** start of Information shown **

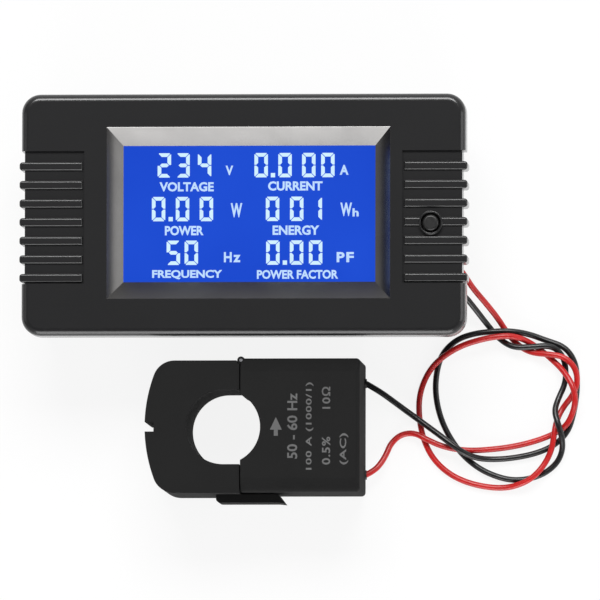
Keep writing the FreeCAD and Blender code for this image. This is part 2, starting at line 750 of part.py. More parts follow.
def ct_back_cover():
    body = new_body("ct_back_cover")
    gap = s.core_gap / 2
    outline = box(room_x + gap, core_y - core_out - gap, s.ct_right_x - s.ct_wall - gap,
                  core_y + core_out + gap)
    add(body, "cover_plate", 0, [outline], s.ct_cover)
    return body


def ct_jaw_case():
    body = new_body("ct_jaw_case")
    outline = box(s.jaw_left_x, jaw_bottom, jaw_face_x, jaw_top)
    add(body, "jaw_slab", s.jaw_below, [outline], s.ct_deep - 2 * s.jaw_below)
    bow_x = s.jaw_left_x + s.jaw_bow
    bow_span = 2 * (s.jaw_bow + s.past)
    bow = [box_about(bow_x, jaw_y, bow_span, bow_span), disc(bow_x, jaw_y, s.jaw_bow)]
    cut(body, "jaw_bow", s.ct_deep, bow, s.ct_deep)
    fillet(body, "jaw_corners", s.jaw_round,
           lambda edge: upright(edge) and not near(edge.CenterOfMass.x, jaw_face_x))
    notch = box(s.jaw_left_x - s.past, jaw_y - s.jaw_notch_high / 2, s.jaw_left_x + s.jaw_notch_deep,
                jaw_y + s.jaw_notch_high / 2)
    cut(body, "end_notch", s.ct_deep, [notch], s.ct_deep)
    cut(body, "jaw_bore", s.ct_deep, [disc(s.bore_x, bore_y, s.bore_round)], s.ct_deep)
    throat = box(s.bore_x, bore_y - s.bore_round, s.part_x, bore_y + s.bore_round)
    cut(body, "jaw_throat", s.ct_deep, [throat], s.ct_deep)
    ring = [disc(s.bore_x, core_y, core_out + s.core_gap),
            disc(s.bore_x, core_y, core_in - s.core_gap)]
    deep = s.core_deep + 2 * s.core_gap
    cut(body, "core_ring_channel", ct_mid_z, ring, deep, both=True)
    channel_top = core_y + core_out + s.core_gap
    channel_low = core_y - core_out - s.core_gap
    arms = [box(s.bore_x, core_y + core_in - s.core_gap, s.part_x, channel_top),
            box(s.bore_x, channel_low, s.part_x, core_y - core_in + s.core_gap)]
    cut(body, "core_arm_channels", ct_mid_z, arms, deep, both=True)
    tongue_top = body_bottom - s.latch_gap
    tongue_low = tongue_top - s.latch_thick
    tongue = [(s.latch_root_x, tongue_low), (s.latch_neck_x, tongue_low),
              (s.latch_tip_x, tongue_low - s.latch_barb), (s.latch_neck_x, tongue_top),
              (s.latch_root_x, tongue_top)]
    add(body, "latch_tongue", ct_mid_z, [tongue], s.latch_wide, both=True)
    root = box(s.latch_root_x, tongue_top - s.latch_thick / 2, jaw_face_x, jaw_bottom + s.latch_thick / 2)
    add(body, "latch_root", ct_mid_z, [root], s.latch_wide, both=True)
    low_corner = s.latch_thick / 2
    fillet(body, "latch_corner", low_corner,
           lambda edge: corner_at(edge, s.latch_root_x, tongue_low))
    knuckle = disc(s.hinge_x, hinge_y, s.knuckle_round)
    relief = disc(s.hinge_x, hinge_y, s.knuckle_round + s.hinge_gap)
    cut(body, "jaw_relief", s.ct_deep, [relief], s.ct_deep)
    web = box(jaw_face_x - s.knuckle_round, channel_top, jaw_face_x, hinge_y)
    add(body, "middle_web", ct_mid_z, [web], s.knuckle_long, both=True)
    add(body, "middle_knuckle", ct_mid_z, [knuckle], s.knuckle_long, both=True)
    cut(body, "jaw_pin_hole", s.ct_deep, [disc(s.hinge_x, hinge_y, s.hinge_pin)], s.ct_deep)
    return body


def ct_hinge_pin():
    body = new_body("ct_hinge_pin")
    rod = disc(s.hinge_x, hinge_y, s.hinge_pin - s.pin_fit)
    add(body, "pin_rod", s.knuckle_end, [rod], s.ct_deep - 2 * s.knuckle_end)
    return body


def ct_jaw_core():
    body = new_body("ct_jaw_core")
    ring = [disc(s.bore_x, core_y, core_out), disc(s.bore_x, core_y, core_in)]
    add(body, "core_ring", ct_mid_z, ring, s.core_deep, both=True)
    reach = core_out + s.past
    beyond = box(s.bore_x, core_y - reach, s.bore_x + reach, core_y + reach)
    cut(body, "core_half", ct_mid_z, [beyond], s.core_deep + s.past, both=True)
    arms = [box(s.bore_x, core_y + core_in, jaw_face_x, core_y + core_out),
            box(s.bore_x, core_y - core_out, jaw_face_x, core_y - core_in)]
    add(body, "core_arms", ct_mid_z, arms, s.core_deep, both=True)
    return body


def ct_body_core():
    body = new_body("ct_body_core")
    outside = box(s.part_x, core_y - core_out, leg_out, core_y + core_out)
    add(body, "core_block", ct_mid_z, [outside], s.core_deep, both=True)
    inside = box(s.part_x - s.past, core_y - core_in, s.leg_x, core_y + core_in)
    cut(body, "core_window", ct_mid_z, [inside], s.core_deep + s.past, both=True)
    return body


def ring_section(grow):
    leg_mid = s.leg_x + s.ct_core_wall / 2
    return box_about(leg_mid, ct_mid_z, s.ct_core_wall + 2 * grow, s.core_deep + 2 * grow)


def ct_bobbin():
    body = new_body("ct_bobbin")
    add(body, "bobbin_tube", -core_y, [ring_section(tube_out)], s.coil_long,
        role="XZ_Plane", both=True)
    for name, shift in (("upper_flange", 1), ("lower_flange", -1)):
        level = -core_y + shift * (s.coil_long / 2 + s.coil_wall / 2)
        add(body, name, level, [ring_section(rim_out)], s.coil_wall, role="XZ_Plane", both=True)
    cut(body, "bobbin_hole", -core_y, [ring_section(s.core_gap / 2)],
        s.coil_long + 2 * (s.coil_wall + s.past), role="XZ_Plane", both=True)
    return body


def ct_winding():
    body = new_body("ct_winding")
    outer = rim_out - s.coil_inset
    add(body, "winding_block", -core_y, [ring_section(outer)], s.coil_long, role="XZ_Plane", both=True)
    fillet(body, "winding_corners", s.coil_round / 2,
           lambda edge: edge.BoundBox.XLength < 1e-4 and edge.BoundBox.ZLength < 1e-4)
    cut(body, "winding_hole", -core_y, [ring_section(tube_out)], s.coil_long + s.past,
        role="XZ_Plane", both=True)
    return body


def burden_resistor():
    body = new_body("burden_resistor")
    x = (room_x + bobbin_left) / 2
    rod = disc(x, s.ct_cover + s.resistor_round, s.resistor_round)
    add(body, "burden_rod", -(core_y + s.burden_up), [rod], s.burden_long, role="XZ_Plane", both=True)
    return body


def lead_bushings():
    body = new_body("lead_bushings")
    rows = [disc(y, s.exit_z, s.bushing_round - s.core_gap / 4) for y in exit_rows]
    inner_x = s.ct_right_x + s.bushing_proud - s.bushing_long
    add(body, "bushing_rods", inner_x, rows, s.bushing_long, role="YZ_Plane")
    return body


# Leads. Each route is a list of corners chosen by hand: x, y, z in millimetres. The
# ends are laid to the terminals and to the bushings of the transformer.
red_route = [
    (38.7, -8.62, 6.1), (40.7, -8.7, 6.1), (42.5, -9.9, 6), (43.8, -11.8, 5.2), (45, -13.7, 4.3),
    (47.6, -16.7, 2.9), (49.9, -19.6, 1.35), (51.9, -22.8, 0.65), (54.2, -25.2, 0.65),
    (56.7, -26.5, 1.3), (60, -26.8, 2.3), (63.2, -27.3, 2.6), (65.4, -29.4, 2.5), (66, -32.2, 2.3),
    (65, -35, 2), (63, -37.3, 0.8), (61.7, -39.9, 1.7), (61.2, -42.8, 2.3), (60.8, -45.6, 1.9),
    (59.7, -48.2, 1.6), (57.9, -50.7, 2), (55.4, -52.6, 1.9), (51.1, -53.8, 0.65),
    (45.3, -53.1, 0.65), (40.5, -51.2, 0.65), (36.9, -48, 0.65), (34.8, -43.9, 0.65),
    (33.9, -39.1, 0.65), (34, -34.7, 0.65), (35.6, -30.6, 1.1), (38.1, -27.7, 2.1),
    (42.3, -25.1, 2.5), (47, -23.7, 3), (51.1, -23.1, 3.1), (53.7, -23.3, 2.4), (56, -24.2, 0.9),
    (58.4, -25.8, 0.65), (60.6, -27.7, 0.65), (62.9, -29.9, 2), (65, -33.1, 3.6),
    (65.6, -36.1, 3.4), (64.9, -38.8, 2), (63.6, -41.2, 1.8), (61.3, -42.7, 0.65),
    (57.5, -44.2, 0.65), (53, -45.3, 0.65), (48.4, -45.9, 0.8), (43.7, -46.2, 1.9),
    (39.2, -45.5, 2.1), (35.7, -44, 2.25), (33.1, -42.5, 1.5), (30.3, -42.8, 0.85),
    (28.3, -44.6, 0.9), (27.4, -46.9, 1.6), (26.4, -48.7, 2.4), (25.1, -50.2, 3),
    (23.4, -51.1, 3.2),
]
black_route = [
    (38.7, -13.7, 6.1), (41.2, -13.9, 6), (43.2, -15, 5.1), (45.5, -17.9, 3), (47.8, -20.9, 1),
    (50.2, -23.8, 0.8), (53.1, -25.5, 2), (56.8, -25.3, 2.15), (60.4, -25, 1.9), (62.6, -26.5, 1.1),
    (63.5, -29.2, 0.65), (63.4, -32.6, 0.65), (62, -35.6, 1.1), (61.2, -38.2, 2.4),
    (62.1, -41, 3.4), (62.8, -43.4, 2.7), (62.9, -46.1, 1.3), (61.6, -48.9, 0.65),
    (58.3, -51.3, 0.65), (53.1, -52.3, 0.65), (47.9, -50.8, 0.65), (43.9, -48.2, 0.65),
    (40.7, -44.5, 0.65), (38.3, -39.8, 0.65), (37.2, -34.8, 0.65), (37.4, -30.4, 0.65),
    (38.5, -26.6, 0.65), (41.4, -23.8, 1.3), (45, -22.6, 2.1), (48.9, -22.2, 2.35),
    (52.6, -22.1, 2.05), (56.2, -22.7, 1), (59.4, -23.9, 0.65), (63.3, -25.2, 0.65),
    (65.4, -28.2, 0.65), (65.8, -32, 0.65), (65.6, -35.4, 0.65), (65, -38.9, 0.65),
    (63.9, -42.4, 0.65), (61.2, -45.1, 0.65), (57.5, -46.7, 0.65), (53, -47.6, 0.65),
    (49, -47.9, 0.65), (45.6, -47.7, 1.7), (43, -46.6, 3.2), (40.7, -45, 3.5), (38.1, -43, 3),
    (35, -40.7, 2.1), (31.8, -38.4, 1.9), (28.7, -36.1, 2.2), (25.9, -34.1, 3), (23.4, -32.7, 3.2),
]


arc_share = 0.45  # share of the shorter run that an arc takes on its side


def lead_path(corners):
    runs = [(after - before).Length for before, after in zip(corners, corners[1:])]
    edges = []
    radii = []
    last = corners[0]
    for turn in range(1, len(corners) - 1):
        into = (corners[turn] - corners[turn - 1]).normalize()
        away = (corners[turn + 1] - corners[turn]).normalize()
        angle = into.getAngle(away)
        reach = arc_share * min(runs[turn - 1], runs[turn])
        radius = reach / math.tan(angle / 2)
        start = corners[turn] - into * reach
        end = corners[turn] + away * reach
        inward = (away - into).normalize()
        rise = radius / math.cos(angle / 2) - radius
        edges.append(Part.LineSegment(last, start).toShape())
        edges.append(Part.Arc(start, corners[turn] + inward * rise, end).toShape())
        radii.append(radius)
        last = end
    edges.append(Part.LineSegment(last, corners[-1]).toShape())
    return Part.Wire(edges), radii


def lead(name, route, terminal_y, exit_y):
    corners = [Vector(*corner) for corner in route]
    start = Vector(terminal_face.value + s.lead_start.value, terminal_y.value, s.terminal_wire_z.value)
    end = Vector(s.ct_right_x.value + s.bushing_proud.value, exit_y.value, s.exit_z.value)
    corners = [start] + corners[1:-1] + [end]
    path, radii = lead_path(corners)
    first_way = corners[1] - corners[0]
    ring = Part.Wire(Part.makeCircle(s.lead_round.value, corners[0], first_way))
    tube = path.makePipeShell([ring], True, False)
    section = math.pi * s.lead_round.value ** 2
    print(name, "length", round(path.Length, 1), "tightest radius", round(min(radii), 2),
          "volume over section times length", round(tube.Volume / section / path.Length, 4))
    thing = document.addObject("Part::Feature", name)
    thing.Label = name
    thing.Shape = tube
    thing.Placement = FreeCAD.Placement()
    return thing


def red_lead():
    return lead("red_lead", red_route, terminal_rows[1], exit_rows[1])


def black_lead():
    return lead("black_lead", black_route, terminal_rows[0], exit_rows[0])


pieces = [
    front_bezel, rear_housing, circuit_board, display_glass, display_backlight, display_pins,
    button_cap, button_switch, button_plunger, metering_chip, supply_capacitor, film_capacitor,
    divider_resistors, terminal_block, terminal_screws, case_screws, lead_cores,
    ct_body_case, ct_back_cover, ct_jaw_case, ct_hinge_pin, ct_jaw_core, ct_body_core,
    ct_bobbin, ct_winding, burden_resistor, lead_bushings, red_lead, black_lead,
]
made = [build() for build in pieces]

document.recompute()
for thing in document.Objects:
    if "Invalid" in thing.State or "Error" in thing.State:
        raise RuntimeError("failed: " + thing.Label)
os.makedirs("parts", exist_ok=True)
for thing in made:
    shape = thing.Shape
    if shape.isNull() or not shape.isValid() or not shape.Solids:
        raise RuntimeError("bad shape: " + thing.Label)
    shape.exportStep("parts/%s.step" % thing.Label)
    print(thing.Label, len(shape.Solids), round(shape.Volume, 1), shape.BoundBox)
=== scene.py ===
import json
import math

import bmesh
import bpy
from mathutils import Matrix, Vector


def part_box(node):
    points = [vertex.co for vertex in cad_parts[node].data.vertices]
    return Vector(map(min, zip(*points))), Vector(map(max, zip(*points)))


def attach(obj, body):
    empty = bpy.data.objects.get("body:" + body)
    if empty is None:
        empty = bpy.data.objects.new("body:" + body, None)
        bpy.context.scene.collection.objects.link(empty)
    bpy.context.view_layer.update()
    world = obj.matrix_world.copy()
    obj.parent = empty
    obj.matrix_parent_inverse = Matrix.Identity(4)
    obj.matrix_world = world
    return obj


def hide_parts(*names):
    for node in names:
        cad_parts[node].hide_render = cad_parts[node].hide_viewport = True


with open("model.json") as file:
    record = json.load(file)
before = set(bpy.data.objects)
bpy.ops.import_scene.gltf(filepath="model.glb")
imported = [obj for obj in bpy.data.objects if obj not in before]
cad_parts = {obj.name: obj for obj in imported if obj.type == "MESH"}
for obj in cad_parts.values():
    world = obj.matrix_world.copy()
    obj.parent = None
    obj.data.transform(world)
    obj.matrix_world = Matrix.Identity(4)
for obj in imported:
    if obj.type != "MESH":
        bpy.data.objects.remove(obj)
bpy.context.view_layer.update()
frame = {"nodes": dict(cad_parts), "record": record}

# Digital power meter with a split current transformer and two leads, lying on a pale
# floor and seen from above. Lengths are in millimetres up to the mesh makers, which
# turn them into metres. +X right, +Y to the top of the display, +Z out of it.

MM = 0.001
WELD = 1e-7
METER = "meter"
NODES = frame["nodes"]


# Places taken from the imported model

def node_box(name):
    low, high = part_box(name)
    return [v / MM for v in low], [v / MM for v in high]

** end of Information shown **

* Requirements: Starting with the line with "document.recompute()" and ending with the line with "obj.matrix_world = world", extract every line exactly and nothing outside that span.

* Completed exercise:
document.recompute()
for thing in document.Objects:
    if "Invalid" in thing.State or "Error" in thing.State:
        raise RuntimeError("failed: " + thing.Label)
os.makedirs("parts", exist_ok=True)
for thing in made:
    shape = thing.Shape
    if shape.isNull() or not shape.isValid() or not shape.Solids:
        raise RuntimeError("bad shape: " + thing.Label)
    shape.exportStep("parts/%s.step" % thing.Label)
    print(thing.Label, len(shape.Solids), round(shape.Volume, 1), shape.BoundBox)
=== scene.py ===
import json
import math

import bmesh
import bpy
from mathutils import Matrix, Vector


def part_box(node):
    points = [vertex.co for vertex in cad_parts[node].data.vertices]
    return Vector(map(min, zip(*points))), Vector(map(max, zip(*points)))


def attach(obj, body):
    empty = bpy.data.objects.get("body:" + body)
    if empty is None:
        empty = bpy.data.objects.new("body:" + body, None)
        bpy.context.scene.collection.objects.link(empty)
    bpy.context.view_layer.update()
    world = obj.matrix_world.copy()
    obj.parent = empty
    obj.matrix_parent_inverse = Matrix.Identity(4)
    obj.matrix_world = world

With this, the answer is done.